Using the material below, print the line that contains "0)), Vector((0.0004, HANDLE_RADIUS", the line that contains "cad_parts[obj.name] = obj", and every line in between, exactly and nothing else.

>> START

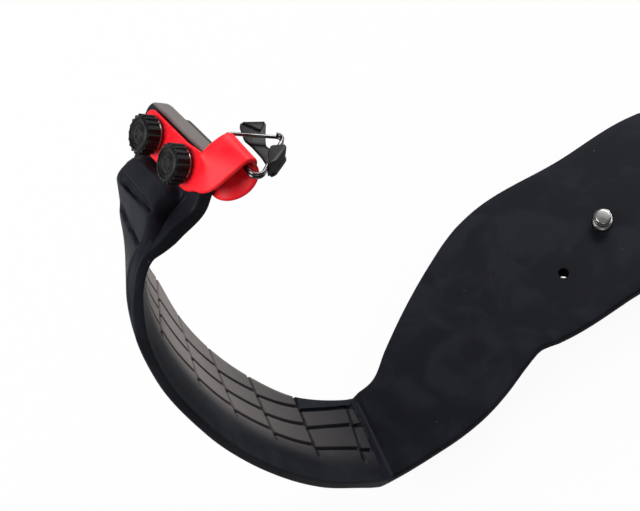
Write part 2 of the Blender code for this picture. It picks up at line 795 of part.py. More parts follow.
    plate_top = -FOOT_THICK - GAP
    plate_low = plate_top - PLATE_THICK
    outline = rounded_rectangle(FOOT_BACK_X + PLATE_INSET, FOOT_FRONT_X - PLATE_INSET,
                                -FOOT_WIDTH / 2 + PLATE_INSET, FOOT_WIDTH / 2 - PLATE_INSET,
                                PLATE_CORNER, 6)
    plate = finish_mesh("base_plate", plate_outline(outline, plate_low, plate_top), black_metal, parts)

    bore = finish_mesh("hole_screw", disc(SCREW_RADIUS + GAP, plate_low - 0.001, 0.001, 32), None, tools)
    sight = finish_mesh("hole_sight", disc(SIGHT_HOLE_RADIUS, plate_low - 0.001, 0.001, 24), None, tools)
    sight.location = (*SIGHT_HOLE_AT, 0)
    for hole in (bore, sight):
        hide_cutter(hole)
        cut(strap, hole)
        cut(plate, hole)

    number = 0
    for x in PLATE_SCREW_X:
        for y in (-PLATE_SCREW_Y, PLATE_SCREW_Y):
            number += 1
            pocket = finish_mesh("pocket_%d" % number,
                                 disc(INSERT_RADIUS + GAP, -FOOT_THICK - 0.001,
                                      -FOOT_THICK + INSERT_DEEP + GAP, 24), None, tools)
            pocket.location = (x, y, 0)
            hide_cutter(pocket)
            cut(strap, pocket)
            insert = finish_mesh("insert_%d" % number,
                                 disc(INSERT_RADIUS, -FOOT_THICK, -FOOT_THICK + INSERT_DEEP, 24),
                                 brass, parts)
            insert.location = (x, y, 0)
            screw_top = -FOOT_THICK + INSERT_DEEP - 0.0004
            hole = finish_mesh("hole_plate_screw_%d" % number,
                               turned([(0, plate_low - 0.001),
                                       (PLATE_SCREW_HEAD + GAP, plate_low - 0.001),
                                       (PLATE_SCREW_HEAD + GAP, plate_low + 0.0002),
                                       (PLATE_SCREW_RADIUS + GAP, plate_low + PLATE_SCREW_SINK + GAP),
                                       (PLATE_SCREW_RADIUS + GAP, 0.0005), (0, 0.0005)], 24),
                               None, tools)
            hole.location = (x, y, 0)
            hide_cutter(hole)
            cut(plate, hole)
            cut(insert, hole)
            screw = finish_mesh("plate_screw_%d" % number,
                                turned([(0, plate_low), (PLATE_SCREW_HEAD, plate_low),
                                        (PLATE_SCREW_RADIUS, plate_low + PLATE_SCREW_SINK),
                                        (PLATE_SCREW_RADIUS, screw_top), (0, screw_top)], 24),
                                bright, parts)
            screw.location = (x, y, 0)

    washer_top = plate_low - GAP
    washer = finish_mesh("screw_washer",
                         disc(SCREW_WASHER_RADIUS, washer_top - SCREW_WASHER_THICK, washer_top, 32),
                         bright, parts)
    cut(washer, bore)
    hole = finish_mesh("hole_washer", disc(SCREW_RADIUS + GAP, washer_top - 0.003, washer_top + 0.001, 32),
                       None, tools)
    hide_cutter(hole)
    cut(washer, hole)
    head_top = washer_top - SCREW_WASHER_THICK - GAP
    head_low = head_top - SCREW_HEAD_THICK
    screw = finish_mesh("camera_screw",
                        turned([(0, head_low), (SCREW_HEAD_RADIUS - 0.0004, head_low),
                                (SCREW_HEAD_RADIUS, head_low + 0.0004),
                                (SCREW_HEAD_RADIUS, head_top - 0.0004),
                                (SCREW_HEAD_RADIUS - 0.0004, head_top), (SCREW_RADIUS, head_top),
                                (SCREW_RADIUS, SCREW_REACH - 0.0006),
                                (SCREW_RADIUS - 0.0006, SCREW_REACH), (0, SCREW_REACH)], 32),
                        bright, parts)
    axis_z = (head_top + head_low) / 2
    inner_y = SCREW_HEAD_RADIUS - HANDLE_SEAT
    eye = HANDLE_WIRE + GAP
    for side in (-1, 1):
        hole = finish_mesh("hole_handle_%d" % (1 if side < 0 else 2),
                           disc(eye, inner_y - GAP, SCREW_HEAD_RADIUS + 0.001, 16), None, tools)
        hole.matrix_world = (Matrix.Translation((0, 0, axis_z))
                             @ Matrix.Rotation(-side * math.pi / 2, 4, "X"))
        hide_cutter(hole)
        cut(screw, hole)
    points = [Vector((0, -inner_y, 0)), Vector((0, -HANDLE_RADIUS + 0.0012, 0)),
              Vector((0.0004, -HANDLE_RADIUS + 0.0003, 0)), Vector((0.0014, -HANDLE_RADIUS, 0))]
    for i in range(13):
        turn = math.radians(-90 + 180 * i / 12)
        points.append(Vector((HANDLE_REACH + HANDLE_RADIUS * math.cos(turn),
                              HANDLE_RADIUS * math.sin(turn), 0)))
    points += [Vector((0.0014, HANDLE_RADIUS, 0)), Vector((0.0004, HANDLE_RADIUS - 0.0003, 0)),
               Vector((0, HANDLE_RADIUS - 0.0012, 0)), Vector((0, inner_y, 0))]
    handle = finish_mesh("d_handle", tube("d_handle", points, HANDLE_WIRE, False, parts, 2), bright, parts)
    handle.location = (0, 0, axis_z)


main()
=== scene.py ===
# %% [markdown]
# # Camera hand grip strap
# One rubber moulding reaches round the back of a hand, from a flat foot under a camera to
# a small tab near the camera's strap lug. Two thumbscrews on the tab clamp a red loop,
# and the loop holds a split ring with a black protector. This lesson dresses the
# measured model: it loads every solid, replaces the coarse ones by fine surfaces, and
# gives each its finish.

# %% Load the measured model
import json
import math

import bmesh
import bpy
from mathutils import Matrix, Vector

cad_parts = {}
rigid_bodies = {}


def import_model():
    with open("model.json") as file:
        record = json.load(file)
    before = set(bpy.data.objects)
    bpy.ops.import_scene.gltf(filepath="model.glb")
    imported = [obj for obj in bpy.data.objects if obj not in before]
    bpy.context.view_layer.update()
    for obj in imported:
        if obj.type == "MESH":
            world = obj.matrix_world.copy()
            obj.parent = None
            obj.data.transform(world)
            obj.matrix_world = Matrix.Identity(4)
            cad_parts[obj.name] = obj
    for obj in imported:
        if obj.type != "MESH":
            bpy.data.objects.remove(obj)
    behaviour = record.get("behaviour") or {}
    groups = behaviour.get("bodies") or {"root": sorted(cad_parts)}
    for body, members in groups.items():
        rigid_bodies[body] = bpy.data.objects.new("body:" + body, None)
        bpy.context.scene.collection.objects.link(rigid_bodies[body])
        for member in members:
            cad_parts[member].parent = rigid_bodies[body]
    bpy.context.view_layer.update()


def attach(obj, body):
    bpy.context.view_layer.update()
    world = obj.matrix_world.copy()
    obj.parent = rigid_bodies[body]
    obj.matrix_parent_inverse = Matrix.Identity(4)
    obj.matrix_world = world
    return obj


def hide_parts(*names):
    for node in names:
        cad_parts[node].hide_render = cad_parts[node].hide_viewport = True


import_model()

# %% [markdown]
# ## Small helpers
# Every finished piece is a plain mesh whose object stays at the origin. So each helper
# moves the points themselves. One ease curve, the smoothstep, shapes most of the
# moulded transitions, because moulds have no hard steps.

# %% Ease curve and pulses
MM = 0.001


def clamp(x):
    return min(max(x, 0.0), 1.0)


def smooth(x):
    x = clamp(x)
    return x * x * (3 - 2 * x)


def mix(a, b, share):
    return a + (b - a) * share


def trough(x, half):
    """1 in the middle of a groove, easing to 0 at its lips."""
    return 1 - smooth((abs(x) / half - 0.48) / 0.52)


# %% Make a mesh piece and hand it to its body
def add_object(name, data):
    made = bpy.data.objects.new(name, data)
    bpy.context.scene.collection.objects.link(made)
    return made


def shade(mesh, sharp):
    mesh.shade_smooth()
    mesh.set_sharp_from_angle(angle=math.radians(sharp))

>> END

> Response to this task
    points += [Vector((0.0014, HANDLE_RADIUS, 0)), Vector((0.0004, HANDLE_RADIUS - 0.0003, 0)),
               Vector((0, HANDLE_RADIUS - 0.0012, 0)), Vector((0, inner_y, 0))]
    handle = finish_mesh("d_handle", tube("d_handle", points, HANDLE_WIRE, False, parts, 2), bright, parts)
    handle.location = (0, 0, axis_z)


main()
=== scene.py ===
# %% [markdown]
# # Camera hand grip strap
# One rubber moulding reaches round the back of a hand, from a flat foot under a camera to
# a small tab near the camera's strap lug. Two thumbscrews on the tab clamp a red loop,
# and the loop holds a split ring with a black protector. This lesson dresses the
# measured model: it loads every solid, replaces the coarse ones by fine surfaces, and
# gives each its finish.

# %% Load the measured model
import json
import math

import bmesh
import bpy
from mathutils import Matrix, Vector

cad_parts = {}
rigid_bodies = {}


def import_model():
    with open("model.json") as file:
        record = json.load(file)
    before = set(bpy.data.objects)
    bpy.ops.import_scene.gltf(filepath="model.glb")
    imported = [obj for obj in bpy.data.objects if obj not in before]
    bpy.context.view_layer.update()
    for obj in imported:
        if obj.type == "MESH":
            world = obj.matrix_world.copy()
            obj.parent = None
            obj.data.transform(world)
            obj.matrix_world = Matrix.Identity(4)
            cad_parts[obj.name] = obj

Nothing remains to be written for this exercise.